Tunisie : la condamnation d’Ahmed Souab, lauréat du prix Ebru Timtik, marque une escalade de la répression contre les avocats
Nos organisations condamnent fermement la condamnation, le 31 octobre 2025, de l’avocat et ancien magistrat tunisien Ahmed Souab, qui a été condamné à cinq ans de prison et trois ans de contrôle administratif par le tribunal de première instance de Tunis.
Ahmed Souab, 68 ans, a été poursuivi en vertu de la législation antiterroriste tunisienne pour « formation et organisation d’un groupe terroriste » et « diffusion de fausses informations », respectivement en vertu de la loi organique n° 2015-26 du 7 août 2015 et du décret-loi n° 54 de 2022.
Me Souab a été jugé dans le cadre d’une procédure extrêmement brève, l’audience ayant duré moins de dix minutes. Il n’était pas présent physiquement à l’audience, ayant refusé de comparaître par vidéoconférence, un mode de comparution qu’il jugeait incompatible avec le bon exercice de son droit à la défense. Malgré les objections des avocats de M. Souab présents dans la salle d’audience, qui ont fait valoir qu’au nom du droit à un procès équitable et à la défense, il devait avoir le droit de comparaître en personne devant le tribunal et de présenter sa défense, assisté par l’avocat de son choix, la Cour a ignoré ces préoccupations, a poursuivi sans l’entendre ni entendre ses avocats, et s’est retirée après environ sept minutes pour délibérer et rendre sa décision.
Cette condamnation n’est pas un événement isolé, elle s’inscrit dans un contexte plus large d’érosion de l’État de droit en Tunisie : instrumentalisation de la justice, atteintes à l’indépendance judiciaire et recours croissant à des procédures exceptionnelles contre les opposants politiques et les défenseurs des droits humains.
Ancien juge administratif devenu avocat, Ahmed Souab est connu depuis longtemps pour son engagement en faveur de l’indépendance judiciaire et de la défense des libertés fondamentales. En juin 2025, il a reçu le prix Ebru Timtik en reconnaissance de son engagement et de son sacrifice exceptionnels pour défendre le droit à un procès équitable. Il a représenté des magistrats révoqués et des prisonniers politiques et a dénoncé publiquement les pressions exercées sur le pouvoir judiciaire dans l’affaire dite du « complot contre la sûreté de l’État ». Son arrestation en avril 2025 fait suite à ses dénonciations publiques de ces pressions.
Nous rappelons que la liberté des avocats, l’indépendance judiciaire et le droit à un procès équitable ne sont pas des choix ou des circonstances politiques, mais des obligations découlant du droit international et des normes juridiques professionnelles, notamment du Pacte international relatif aux droits civils et politiques et de la Charte africaine des droits de l’homme et des peuples, auxquels la Tunisie est partie, ainsi que de la Constitution tunisienne.
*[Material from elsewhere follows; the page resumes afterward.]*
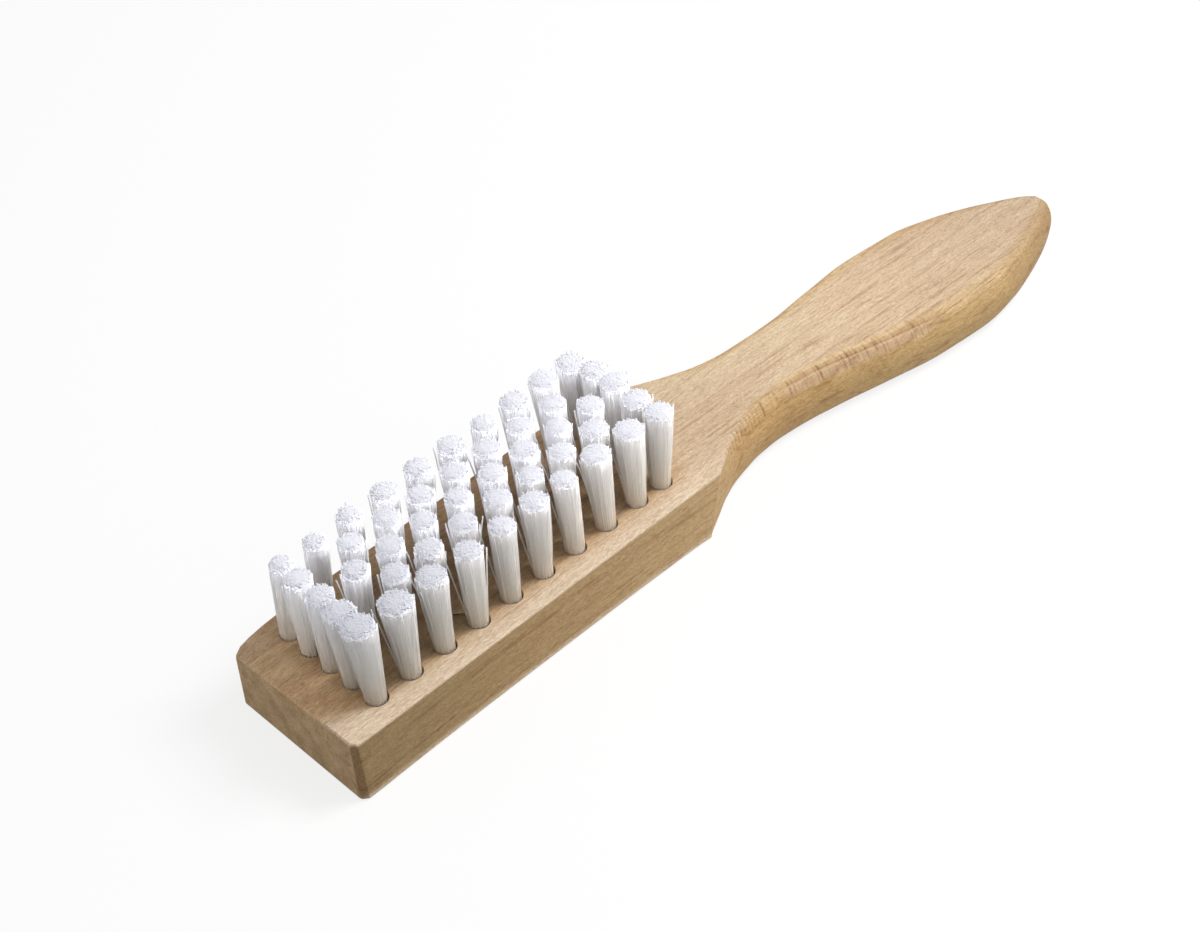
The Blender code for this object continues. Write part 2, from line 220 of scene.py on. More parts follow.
# The wood's skin
def half_profile(top_half, back_half, bulge, ease, depth):
    """Points from the middle of the back round to the middle of the top.

    Each has its place out, its share of the height and its kind: 0 on the back, the share
    of the height on the side, 1 on the top's edge, and 2 to 3 across the top.
    """
    cut = min(ease, top_half / 2, back_half / 2)
    low = cut / depth
    arc = [math.pi / 2 * i / ARC_STEPS for i in range(ARC_STEPS + 1)]
    points = [((back_half - cut) * share, 0.0, 0.0) for share in FLAT_SHARES]
    for a in arc:
        points.append((back_half - cut + cut * math.sin(a), low * (1 - math.cos(a)), 0.0))
    for share in SIDE_SHARES:
        s = low + (1 - 2 * low) * share
        out = back_half + (top_half - back_half) * s + bulge * 4.0 * s * (1.0 - s)
        points.append((out, s, s))
    for a in arc:
        points.append((top_half - cut + cut * math.cos(a), 1 - low + low * math.sin(a), 1.0))
    for share in reversed(FLAT_SHARES):
        points.append(((top_half - cut) * share, 1.0, 2.0 + share))
    return points


def ring(top_x, back_x, nose, near, far, bulge, top_z, back_z, ease):
    """One closed ring of x, y, z and kind, with the kind negative on the near side.

    near and far hold the half widths at the top and at the back.
    """
    depth = top_z - back_z
    points = []
    for sign, (top_half, back_half) in ((1.0, far), (-1.0, near)):
        half = half_profile(top_half, back_half, bulge, ease, depth)
        if sign < 0:
            half = half[::-1][1:-1]
        for y, s, kind in half:
            x = back_x + (top_x - back_x) * s + nose * 4.0 * s * (1.0 - s)
            points.append((x, sign * y + cast_at(x), back_z + depth * s, sign * kind))
    return points


def twisted(points):
    """The sawn end stands forward at the back edge on one side, and back on the other."""
    out = []
    for x, y, z, kind in points:
        out.append((x + FRONT_TWIST * y / HEAD_HALF_WIDTH * (1 - z / THICKNESS), y, z, kind))
    return out


def head_rings():
    stations = [(0.0, CHAMFER_IN[0], CURVE_IN[0], HEAD_EASE)]
    for along, near_in, far_in in zip(FRONT_ALONG, CHAMFER_IN, CURVE_IN):
        stations.append((max(along * FRONT_CURVE_LENGTH, HEAD_EASE), near_in, far_in, 0.0))
    rings = []
    for along, near_in, far_in, inset in stations:
        x = along - HEAD_HALF_LENGTH
        near = HEAD_HALF_WIDTH - near_in * FRONT_CHAMFER - inset
        far = HEAD_HALF_WIDTH - far_in * FRONT_CURVE_DEPTH - inset
        flare = flare_at(x)
        points = ring(x, x, 0.0, (near, near + flare), (far, far + flare), 0.0,
                      THICKNESS - inset, inset, HEAD_EASE)
        rings.append(twisted(points) if along <= HEAD_EASE else points)
    start = FRONT_CURVE_LENGTH - HEAD_HALF_LENGTH
    end = HEAD_HALF_LENGTH - SHOULDER_SLANT
    for x in np.linspace(start, end, HEAD_RINGS)[1:-1]:
        wide = (HEAD_HALF_WIDTH, HEAD_HALF_WIDTH + flare_at(x))
        rings.append(ring(x, x, 0.0, wide, wide, 0.0, THICKNESS, 0.0, HEAD_EASE))
    return rings


def handle_places():
    """Where the handle's rings stand: close together under the tool marks."""
    places = list(np.linspace(HEAD_HALF_LENGTH, COMB_RUN[0], SHOULDER_RINGS)[:-1])
    places += list(np.arange(*COMB_RUN))
    places += list(np.arange(*TICK_RUN))
    places += list(np.linspace(*PLAIN_RUN, PLAIN_RINGS))
    shares = np.linspace(1.0, 0.0, TIP_RINGS)[1:] ** TIP_CROWDING
    places += list(TIP_X - (TIP_X - PLAIN_RUN[1]) * shares)
    return places


def handle_rings():
    rings = []
    for x in handle_places():
        share = min((x - HEAD_HALF_LENGTH) / HANDLE_LENGTH, 1.0)
        nose = curve(NOSE, share)
        top_x = x - nose * TIP_TOP_SETBACK
        back_x = x - nose * TIP_BACK_SETBACK - curve(SLANT, share) * SHOULDER_SLANT
        nose_out = nose * (TIP_TOP_SETBACK + TIP_BACK_SETBACK) / 2
        top_half = curve(TOP_WIDTH, share) * HANDLE_FLAT_HALF
        back_half = curve(BACK_WIDTH, share) * HANDLE_FLAT_HALF
        if share == 0.0:
            top_half = HEAD_HALF_WIDTH
            back_half = HEAD_HALF_WIDTH + flare_at(x)
        grow = min(1.0, EASE_GROWTH * share / STATIONS[1])
        ease = HEAD_EASE + (HANDLE_EASE - HEAD_EASE) * grow
        wide = (top_half, back_half)
        rings.append(ring(top_x, back_x, nose_out, wide, wide,
                          curve(BULGE, share) * SIDE_BULGE,
                          THICKNESS - curve(TOP_DROP, share) * TIP_TOP_DROP,
                          curve(BACK_RISE, share) * TIP_BACK_RISE, ease))
    return rings


def tick_marks(x, s):
    """Depth and darkness of the single marks, which lean a little and fade down the side."""
    depth = 0.0
    dark = 0.0
    for k, (place, deep, half) in enumerate(TICKS):
        middle = place + (s - TICK_LEVEL) * TICK_LEANS[k % len(TICK_LEANS)]
        foot = TICK_FEET[k % len(TICK_FEET)]
        mark = bump_at(x, middle, half) * smooth_step(foot, foot + TICK_FADE, s)
        depth += deep * mark
        dark += min(1.0, deep * TICK_DARKNESS) * mark
    return depth, dark


def comb_marks(x, s):
    """Depth and darkness of the marks round the neck, deepest in the middle of the run."""
    if not COMB_START < x < COMB_END:
        return 0.0, 0.0
    run = (x - COMB_START) / (COMB_END - COMB_START)
    swell = math.sin(math.pi * (run * (1 - 2 * COMB_REST) + COMB_REST)) ** COMB_SWELL
    turn = 2 * math.pi * (x - (s - 1.0) * COMB_LEAN) / COMB_PITCH
    wave = 0.5 - 0.5 * math.cos(turn)
    reach = smooth_step(*COMB_FADE, s) * swell
    return COMB_DEPTH * wave ** 2 * reach, COMB_DARKNESS * wave ** 4 * reach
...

L’affaire Ahmed Souab a des conséquences importantes, non seulement pour l’individu, mais aussi pour la profession juridique elle-même. Elle soulève des questions cruciales sur la capacité des avocats à exercer librement leur profession, l’efficacité du droit à un procès équitable et l’indépendance du pouvoir judiciaire, qui sont tous des piliers essentiels de la démocratie.
La condamnation d’un avocat engagé dans la défense de ces principes et droits, à l’issue d’une procédure accélérée ne garantissant pas suffisamment un procès équitable, envoie un signal inquiétant à la communauté juridique et à la société tunisienne dans son ensemble.
Nos organisations appellent les autorités tunisiennes à :
- Annuler immédiatement et sans condition la condamnation d’Ahmed Souab et garantir sa libération immédiate ;
- Mettre fin à leurs attaques contre la profession juridique indépendante et respecter et garantir que les avocats, comme toutes les personnes, puissent exercer leurs libertés fondamentales, y compris la liberté d’expression.
Nos organisations souhaitent enfin rappeler que « lorsqu’un avocat est attaqué, c’est la justice elle-même qui est attaquée ».
Nos organisations réitèrent leur soutien inconditionnel et leur entière solidarité à Ahmed Souab, ainsi qu’à tous les avocats tunisiens qui, dans l’exercice de leur profession, font l’objet de représailles pour avoir défendu les droits humains et l’État de droit.